What is needed: Please quote exactly the lines below from the line containing "material.diffuse_color = (red, green, blue, 1.0)" to the line containing "bpy.context.scene.collection.objects.link(empty)", both lines included, and nothing else.

Listed records:

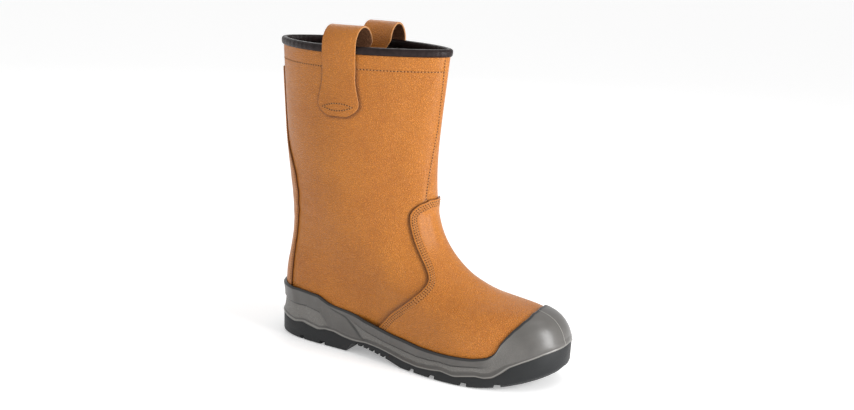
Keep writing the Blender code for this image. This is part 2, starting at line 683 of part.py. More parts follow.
def tread_cutters():
    side_cuts = []
    for _, place, reach, width, slant in SIDE_GROOVES:
        x = SOLE_BACK + SOLE_LENGTH * place
        lift = HEEL_SEAT * float(np.maximum(smooth_line(TREAD_LINE, np.array([place])), 0.0)[0])
        if place < TREAD_LINE[1][0]:
            lift = 0.0
        length = BALL_HALF_WIDTH * (reach + 0.45)
        middle = float(sway(np.array([(x - FORM_BACK) / FORM_LENGTH]))[0])
        for side in (-1.0, 1.0):
            centre = (x, middle + side * (BALL_HALF_WIDTH * 1.30 - 0.5 * length))
            top = lift + GROOVE_DEPTH
            size = (GROOVE_WIDTH * width, length)
            side_cuts.append(box_piece(centre, size, -side * slant, -0.006, top))
    centre_cuts = []
    for _, place, reach in CENTRE_GROOVES:
        x = SOLE_BACK + SOLE_LENGTH * place
        middle = float(sway(np.array([(x - FORM_BACK) / FORM_LENGTH]))[0])
        size = (CENTRE_GROOVE_WIDTH, 2.0 * BALL_HALF_WIDTH * reach)
        centre_cuts.append(box_piece((x, middle), size, 0.0, -0.006, CENTRE_GROOVE_DEPTH))
    profile = [(SOLE_BACK + SOLE_LENGTH * a, HEEL_SEAT * b) for a, b in ARCH_CUT]
    count = len(profile)
    arch_points = [(x, y, z) for y in (-0.07, 0.07) for x, z in profile]
    arch_faces = [tuple(range(count)), tuple(range(2 * count - 1, count - 1, -1))]
    for i in range(count):
        k = (i + 1) % count
        arch_faces.append((i, count + i, count + k, k))
    ribs = []
    for place in ARCH_RIBS:
        x = SOLE_BACK + SOLE_LENGTH * place
        top = HEEL_SEAT * float(np.interp(place, [p[0] for p in ARCH_CUT[1:-1]], [p[1] for p in ARCH_CUT[1:-1]]))
        ribs.append(box_piece((x, 0.0), (0.0026, 0.14), 0.0, -0.006, top + RIB_DEPTH))
    return (
        ("arch_cutter", [(arch_points, arch_faces)]),
        ("side_groove_cutter", side_cuts),
        ("centre_groove_cutter", centre_cuts),
        ("rib_cutter", ribs),
    )


def build_insole(material, collection):
    turns = half_ring_turns([(0.0, 0), (0.3, 6), (0.7, 8), (1.0, 9)])
    rings = []
    for inset, rise in ((4.0, 0.0), (3.0, 0.3), (3.0, 0.75), (6.0, 1.0)):
        ring = leather_points(np.zeros_like(turns), turns, -UPPER_WALL - inset * GAP)
        ring[:, 2] = seat_height((ring[:, 0] - FORM_BACK) / FORM_LENGTH) + rise * INSOLE_WALL
        rings.append(ring)
    return ring_solid("insole", rings, 1, material, collection)


def make_material(name):
    red, green, blue, rough = COLOURS[name]
    material = bpy.data.materials.new(name)
    material.use_nodes = True
    shader = material.node_tree.nodes["Principled BSDF"]
    shader.inputs["Base Color"].default_value = (red, green, blue, 1.0)
    shader.inputs["Roughness"].default_value = rough
    shader.inputs["Metallic"].default_value = 0.0
    material.diffuse_color = (red, green, blue, 1.0)
    return material


def build():
    clear_scene()
    parts = bpy.data.collections.new("rigger_boot")
    cutters = bpy.data.collections.new("rigger_boot_cutters")
    bpy.context.scene.collection.children.link(parts)
    bpy.context.scene.collection.children.link(cutters)
    slots = {name: make_material(name) for name in COLOURS}
    build_upper(slots["leather"], parts)
    build_vamp(slots["leather"], parts)
    build_backstay(slots["leather"], parts)
    build_binding(slots["dark_binding"], parts)
    build_loop("pull_loop_lateral", -1.0, slots["strap_leather"], parts)
    build_loop("pull_loop_medial", 1.0, slots["strap_leather"], parts)
    build_midsole(slots["grey_polyurethane"], parts)
    build_outsole(slots["black_rubber"], parts, cutters)
    build_insole(slots["dark_textile"], parts)


build()
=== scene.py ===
"""Rigger boot: stage, leather, seams and sole around the fixed CAD frame.

Frame: metres, +X to the toe, +Y to the inner side of the foot, +Z up. A point of the
leather has a level, 0 at its bottom edge and 1 at the collar, and a turn, 0 at the back
of the heel, 1 at the front and 2 at the back again, by way of the outer side first.
"""
import math

import bmesh
import bpy
import numpy as np
from bpy.props import FloatProperty, FloatVectorProperty, PointerProperty
from mathutils import Matrix, Vector
from mathutils.kdtree import KDTree


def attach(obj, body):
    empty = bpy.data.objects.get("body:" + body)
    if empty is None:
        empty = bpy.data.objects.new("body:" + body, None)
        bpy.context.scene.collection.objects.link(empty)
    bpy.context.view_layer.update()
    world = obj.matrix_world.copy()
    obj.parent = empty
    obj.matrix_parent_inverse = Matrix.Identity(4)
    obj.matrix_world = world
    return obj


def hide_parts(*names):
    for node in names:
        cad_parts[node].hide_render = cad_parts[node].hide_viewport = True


bl_info = {
    "name": "Rigger boot",
    "version": (1, 0, 0),
    "blender": (4, 5, 0),
    "location": "View3D > Sidebar > Boot",
    "description": "Builds a pull-on work boot around its fixed frame",
    "category": "Add Mesh",
}

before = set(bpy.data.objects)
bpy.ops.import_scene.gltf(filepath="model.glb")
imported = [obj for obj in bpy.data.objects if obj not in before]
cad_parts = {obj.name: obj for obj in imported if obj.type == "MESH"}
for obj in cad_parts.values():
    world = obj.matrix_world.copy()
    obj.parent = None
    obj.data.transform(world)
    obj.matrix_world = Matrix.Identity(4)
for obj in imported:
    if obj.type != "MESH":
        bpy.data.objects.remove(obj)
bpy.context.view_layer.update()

# sizes shared with the solids
FORM_LENGTH = 0.292
COLLAR_HEIGHT = 0.2952
BALL_HALF_WIDTH = 0.050
HEEL_SEAT = 0.032
SOLE_LENGTH = 0.304
FORM_BACK = -0.040
SOLE_BACK = -0.044
GAP = 0.0003
PATCH_GAP = 0.0005
LEVEL_SPAN = 0.32
BAND_STEP = 0.0012
LIP_BULGE = 0.0006
SHELL_INSET = 0.0040
SHELL_WALL = 0.0016
TOE_EASE = 0.0016
TOE_WALL = 0.0040
SIDE_BULGE = 0.0008
RIM_WALL = 0.0020
INSOLE_WALL = 0.0040
GROOVE_DEPTH = 0.0042
GROOVE_WIDTH = 0.0062
CENTRE_GROOVE_DEPTH = 0.0034
CENTRE_GROOVE_WIDTH = 0.0052
RIB_DEPTH = 0.0022
STRAP_CENTRE = 0.0355
STRAP_TIP_WIDTH = 0.042
LOOP_RISE = 0.0185
LOOP_REACH = 0.030

# values of the looks
VAMP_ROUND = 0.012
BACKSTAY_ROUND = 0.020
COLLAR_ROW_LEVEL = 0.9385
CUTTER_FLOOR = -0.006
RIB_WIDTH = 0.0026
HOLE_SHARE = 0.78
FLASH_RADIUS = 0.00028
SURFACE_STEP = 0.002

STATIONS = (0.0, 0.25, 0.45, 0.62, 0.80, 1.0)
FORM_ROWS = (
    # name, back, front, back_rise, front_rise, heel, quarter, waist, ball, shoulder, toe, sway
    ("feather", 0.017, 0.986, 0.0, 0.0, 1.24, 0.86, 0.62, 0.97, 1.20, 1.46, 1.0),
    ("wall", 0.003, 1.007, 0.046, 0.053, 1.32, 0.94, 0.68, 1.04, 1.27, 1.52, 1.0),
    ("side", 0.0, 1.002, 0.091, 0.093, 1.34, 0.95, 0.69, 1.05, 1.27, 1.48, 1.0),
    ("toe_shoulder", 0.002, 0.976, 0.133, 0.138, 1.33, 0.94, 0.70, 1.01, 1.20, 1.36, 1.0),
    ("cap", 0.007, 0.918, 0.167, 0.174, 1.32, 0.93, 0.71, 0.94, 1.08, 1.20, 1.0),
    ("crown", 0.013, 0.829, 0.198, 0.197, 1.28, 0.91, 0.73, 0.84, 0.93, 0.99, 0.9),
    ("vamp", 0.018, 0.752, 0.232, 0.226, 1.22, 0.88, 0.75, 0.77, 0.80, 0.84, 0.7),
    ("upper_vamp", 0.022, 0.683, 0.270, 0.260, 1.12, 0.86, 0.78, 0.76, 0.76, 0.78, 0.5),
    ("instep", 0.023, 0.620, 0.316, 0.311, 1.02, 0.84, 0.80, 0.78, 0.76, 0.77, 0.3),
    ("throat", 0.020, 0.573, 0.373, 0.380, 0.94, 0.83, 0.83, 0.80, 0.76, 0.76, 0.1),
    ("ankle", 0.009, 0.546, 0.456, 0.480, 0.86, 0.84, 0.86, 0.82, 0.76, 0.74, 0.0),
    ("shaft", -0.011, 0.538, 0.581, 0.611, 0.80, 0.85, 0.90, 0.84, 0.75, 0.70, 0.0),
    ("upper_shaft", -0.036, 0.549, 0.790, 0.811, 0.68, 0.86, 0.94, 0.87, 0.73, 0.62, 0.0),
    ("collar", -0.053, 0.566, 1.0, 1.011, 0.64, 0.85, 0.955, 0.86, 0.71, 0.58, 0.0),
)
SEAT_LINE = ((0.0, 1.0), (0.20, 0.97), (0.45, 0.74), (0.68, 0.56), (0.85, 0.58), (1.0, 0.80))
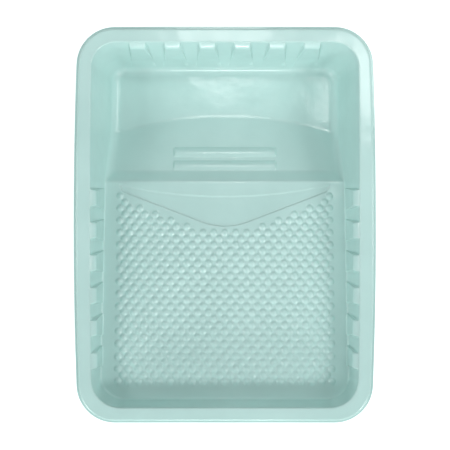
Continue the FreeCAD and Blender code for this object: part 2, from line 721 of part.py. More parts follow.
def reaches(edge):
    """How far out an edge lies, as the half width of the outline that it belongs to."""
    middle = edge.valueAt((edge.FirstParameter + edge.LastParameter) / 2)
    ends = size("{opening_well_end} - {opening_half_width}")
    return max(abs(middle.x), abs(middle.y) - ends)


flange_bottom = "{overall_height} - {skirt_depth}"
pad("flange", rim_outline("flange_plan", flange_bottom, "0"), "{sheet_thickness}")
pad("shoulder", rim_outline("shoulder_plan", flange_bottom, "{flange_width}"), "{skirt_depth}")
doc.recompute()
pocket(
    "under_rim",
    rim_outline("under_rim_plan", flange_bottom, "{flange_width} + {sheet_thickness}"),
    "{skirt_depth} - {sheet_thickness}", True,
)
lip_plan = sketch_in(rim, "lip_plan", "{overall_height} - {lip_depth}")
basin_outline(lip_plan, "{lip_depth}", "{sheet_thickness}")
pad("lip", lip_plan, "{lip_depth}")
doc.recompute()
opening_plan = sketch_in(rim, "opening_plan", "{overall_height}")
basin_outline(opening_plan, "{lip_depth}", "0")
pocket("opening", opening_plan, "{skirt_depth}", False)
rounding("lip_rounding", "{lip_radius}", "{overall_height}", True)
rounding("shoulder_rounding", "{shoulder_radius}", "{overall_height}", False)
rounding(
    "shoulder_inside", "{shoulder_radius} - {sheet_thickness}",
    "{overall_height} - {sheet_thickness}", False,
)
regions.append(rim)


# ---- Checks and export ----

doc.recompute()
for item in doc.Objects:
    assert "Invalid" not in item.State and "Error" not in item.State, f"{item.Label}: {item.State}"
for item in regions:
    assert not item.Shape.isNull() and item.Shape.isValid(), f"{item.Label} has a bad shape"
    assert len(item.Shape.Solids) == 1, f"{item.Label} is in {len(item.Shape.Solids)} pieces"
os.makedirs("parts", exist_ok=True)
for item in regions:
    item.Shape.exportStep(f"parts/{item.Label}.step")
    print(item.Label, round(item.Shape.Volume))
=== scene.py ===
import bpy
import math
import numpy as np
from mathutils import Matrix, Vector


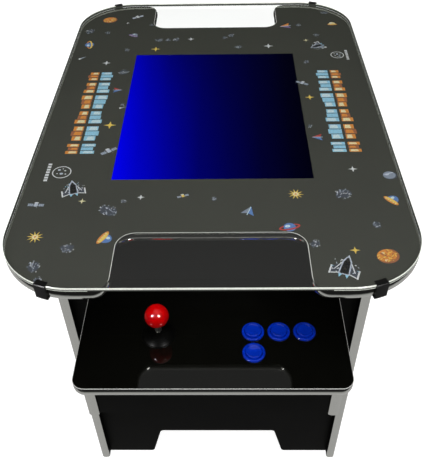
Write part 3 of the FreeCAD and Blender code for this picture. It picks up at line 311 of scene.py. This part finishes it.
def ink(name):
    """Printed colours: taken from the drawings' own colour layer, with a dotted print grain."""
    p = Paint(name)
    colour = p.add("VertexColor", layer_name="ink").outputs[0]
    dots = p.add("TexVoronoi", {"Vector": p.where, "Scale": 1400.0}).outputs[0]
    grain = p.spread(p.math("ADD", p.math("MULTIPLY", dots, 0.6), p.math("MULTIPLY", p.noise(600.0, 3.0), 0.4)),
                     0.0, 0.45, 0.25, 0.75)
    return p.done(p.principled({
        "Base Color": p.mix(grain, colour, (0.03, 0.031, 0.025)),
        "Roughness": p.spread(dots, 0.6, 0.8), "Specular IOR Level": 0.1}))


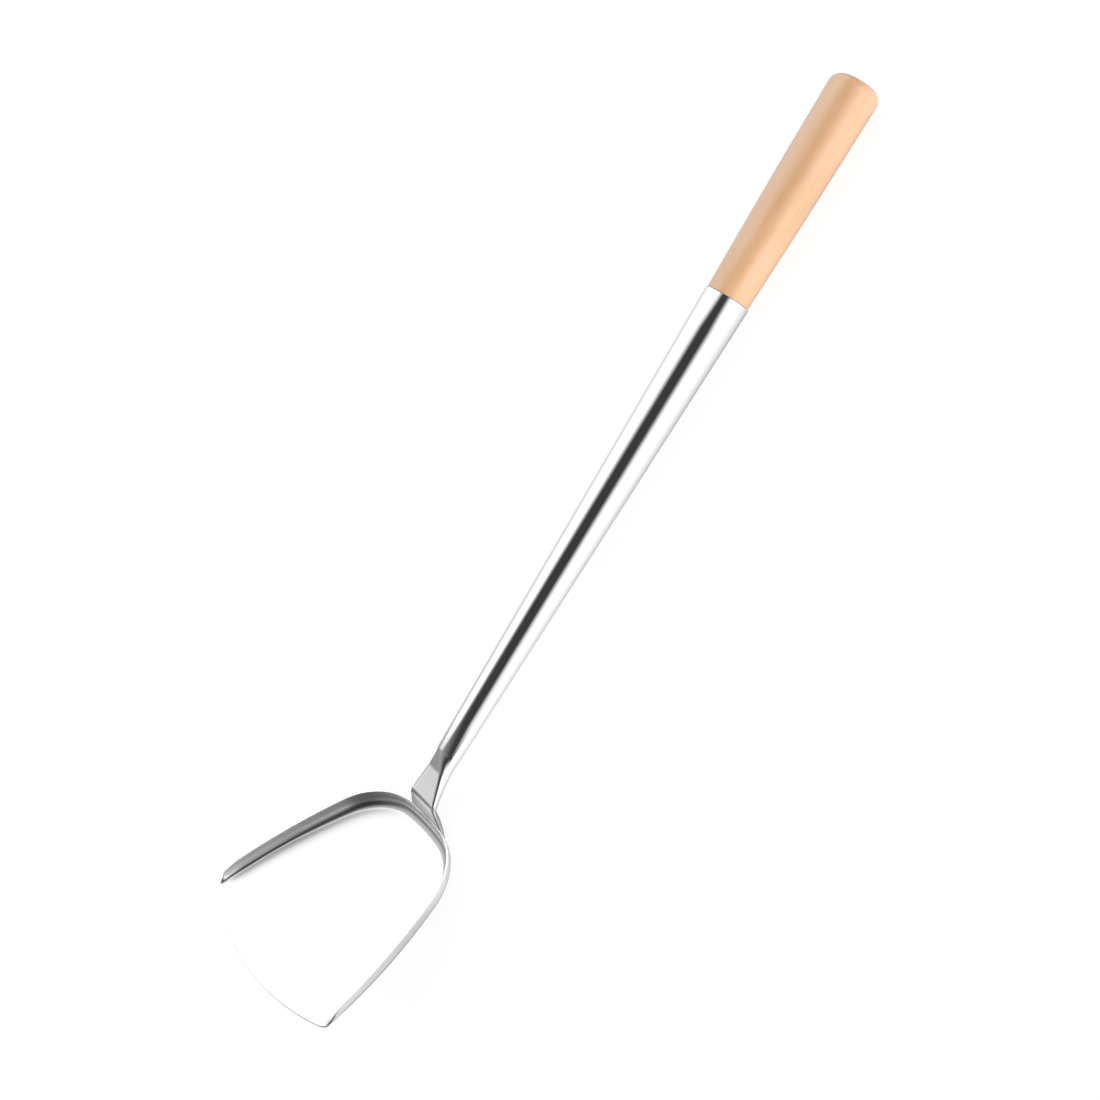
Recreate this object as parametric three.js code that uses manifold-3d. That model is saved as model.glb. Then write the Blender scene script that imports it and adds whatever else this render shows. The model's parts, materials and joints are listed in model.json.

Task answer:
    material.diffuse_color = (red, green, blue, 1.0)
    return material


def build():
    clear_scene()
    parts = bpy.data.collections.new("rigger_boot")
    cutters = bpy.data.collections.new("rigger_boot_cutters")
    bpy.context.scene.collection.children.link(parts)
    bpy.context.scene.collection.children.link(cutters)
    slots = {name: make_material(name) for name in COLOURS}
    build_upper(slots["leather"], parts)
    build_vamp(slots["leather"], parts)
    build_backstay(slots["leather"], parts)
    build_binding(slots["dark_binding"], parts)
    build_loop("pull_loop_lateral", -1.0, slots["strap_leather"], parts)
    build_loop("pull_loop_medial", 1.0, slots["strap_leather"], parts)
    build_midsole(slots["grey_polyurethane"], parts)
    build_outsole(slots["black_rubber"], parts, cutters)
    build_insole(slots["dark_textile"], parts)


build()
=== scene.py ===
"""Rigger boot: stage, leather, seams and sole around the fixed CAD frame.

Frame: metres, +X to the toe, +Y to the inner side of the foot, +Z up. A point of the
leather has a level, 0 at its bottom edge and 1 at the collar, and a turn, 0 at the back
of the heel, 1 at the front and 2 at the back again, by way of the outer side first.
"""
import math

import bmesh
import bpy
import numpy as np
from bpy.props import FloatProperty, FloatVectorProperty, PointerProperty
from mathutils import Matrix, Vector
from mathutils.kdtree import KDTree


def attach(obj, body):
    empty = bpy.data.objects.get("body:" + body)
    if empty is None:
        empty = bpy.data.objects.new("body:" + body, None)
        bpy.context.scene.collection.objects.link(empty)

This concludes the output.